The county budget also pays for security at the superior and probate courts. In Franklin County, the sheriff also provides security for the district court under a state contract.
Under statute the county must pay for several expenses connected to the sheriff’s office, including office space, telephone service, training, matching funds for grants, and “law enforcement equipment, supplies, insurance and funds for maintaining and operating such equipment as the assistant judges consider necessary to ensure that the department operates in a safe, accountable and professional manner.” The county must also provide “reasonable” bookkeeping and secretarial services.
However, the statute also states that any work done on contracts must be paid for from contract revenues, referring specifically to “salaries, equipment and other funds necessary to carry out that contract.”
Interpretation of the statute is left to the assistant judges, according to Marcoux, who offered as an example the salary for bookkeepers and secretarial services. In some counties, the county pays for the entire salary, in others the assistant judges insist on only paying a portion of those salaries.
“In this county, any contract-related costs are paid by the contract,” Marcoux said, including costs for training patrol officers and equipping patrol cars. He uses a formula to determine how much of the administrative overhead will be charged to the county.
On March 22, the Messenger requested from the Franklin County Sheriff in writing “a detailed accounting of what expenses were billed to Franklin County during FY 2009 and the current fiscal year.
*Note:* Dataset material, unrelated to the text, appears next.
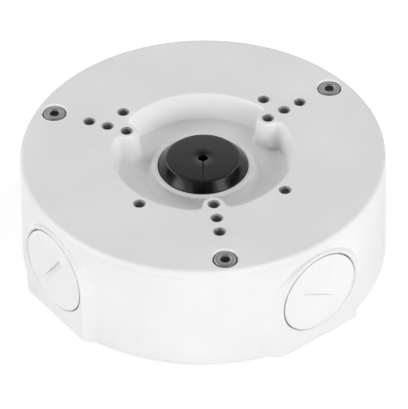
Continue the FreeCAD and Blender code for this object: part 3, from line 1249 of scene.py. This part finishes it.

If a formula was used to determine what share of various costs was to be billed to the county, please include a copy of that formula.”
Norris said no formula was used to determine what was billed to the county. He pointed to statutory requirements and the county budget to show what expenses were paid by the county.
Asked about the training paid for by the county, Norris said how much training the county pays for is at the discretion of the assistant judges. The statement was made during a meeting to discuss a request by the Messenger for financial documents.
In the fiscal year just ended, the county had budgeted $30,220.59 for training costs for sheriff deputies, of which $5,000 was for courses and $2,000 for ammunition. The rest, $24,031.20 was for training salaries. As of May, the department had spent all of the funds except the ammunition funds.
The training salary expenses for Deputy Edouard Larente totaled $12,538.26. Deputies Dennett, Vaillancourt, Begnoche, and Patnode were also among those paid out of the training salaries budget.
According to a salary report for the calendar year 2009, none of the named employees provided security services at either district or superior court. It is not known if they provided court security during the first six months of 2010.
Similarly, the sheriff’s expenditures on law enforcement supplies matches the amount budgeted by the county. Those expenditures include canine cages at a cost of $1,120 and office chairs for $683, as well as gun shop purchases and other items whose nature was unclear.
While office chairs would fall under the office equipment provision of the statute, it is unclear whether the cages for police dogs and gun shop purchases are appropriate county expenses, given the statutory requirement that costs related to contracts be billed to contracts and the supreme court’s ruling in Stowe. V. Lamoille.
The sheriff also spent $4,000 of county taxes on radio equipment, another equipment expense connected, at least in part, to patrolling.
“If the side judges are agreeing to pay for things, you can’t blame the sheriff,” said the VSA’s Marcoux.